SOURCE DATA:
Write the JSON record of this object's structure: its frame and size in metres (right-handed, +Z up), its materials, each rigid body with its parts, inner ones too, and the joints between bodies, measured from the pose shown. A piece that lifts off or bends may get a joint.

==

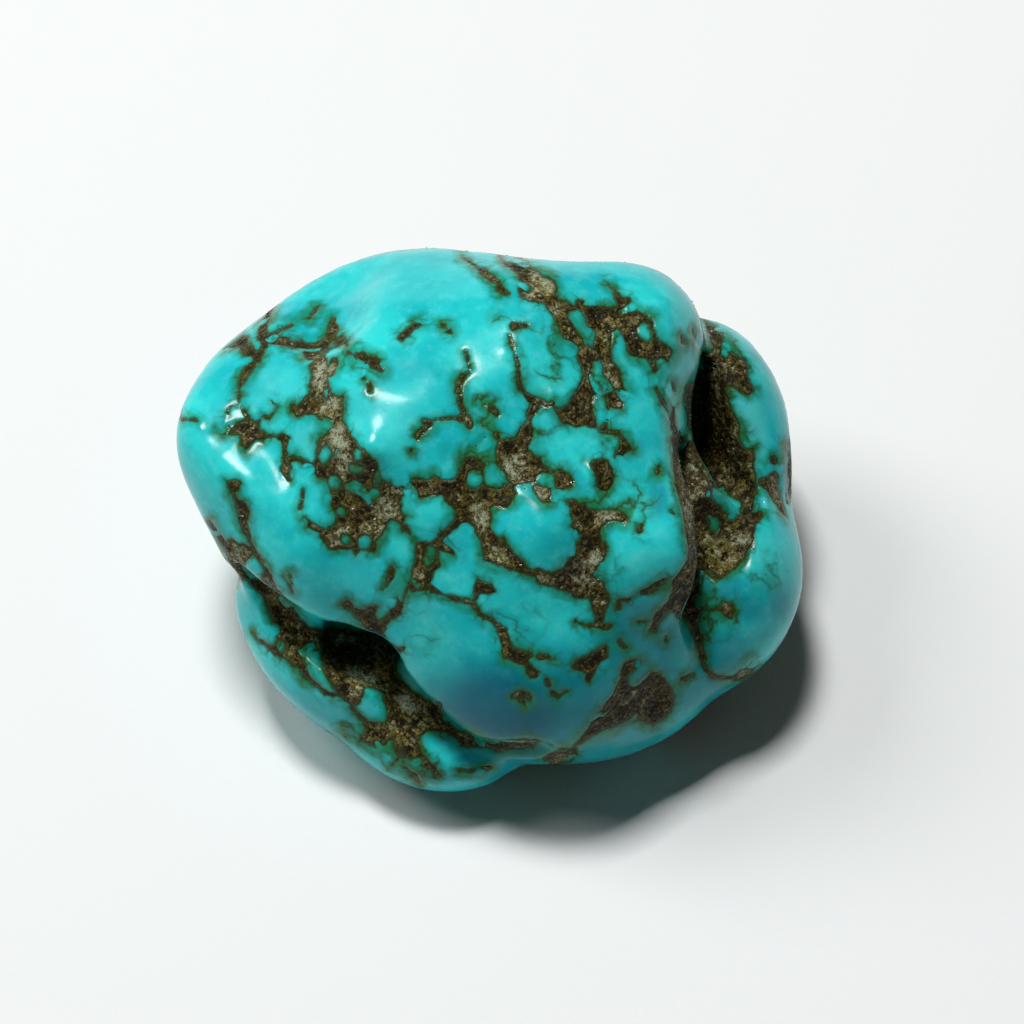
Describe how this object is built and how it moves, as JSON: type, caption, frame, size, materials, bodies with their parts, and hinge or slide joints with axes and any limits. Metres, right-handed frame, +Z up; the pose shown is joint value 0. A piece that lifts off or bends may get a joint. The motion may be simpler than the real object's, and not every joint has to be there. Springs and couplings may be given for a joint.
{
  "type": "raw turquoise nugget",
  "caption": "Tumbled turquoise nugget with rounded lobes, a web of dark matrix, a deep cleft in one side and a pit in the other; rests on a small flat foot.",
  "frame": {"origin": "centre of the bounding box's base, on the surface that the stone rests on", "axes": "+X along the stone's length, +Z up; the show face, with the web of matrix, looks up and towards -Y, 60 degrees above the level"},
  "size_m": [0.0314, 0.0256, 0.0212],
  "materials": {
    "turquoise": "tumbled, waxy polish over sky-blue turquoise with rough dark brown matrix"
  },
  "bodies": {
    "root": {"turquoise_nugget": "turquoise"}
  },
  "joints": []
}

AIM: Of all the lines in the listing above, how many include "piece"? Write only the number.

THE COMPLETED TASK: 2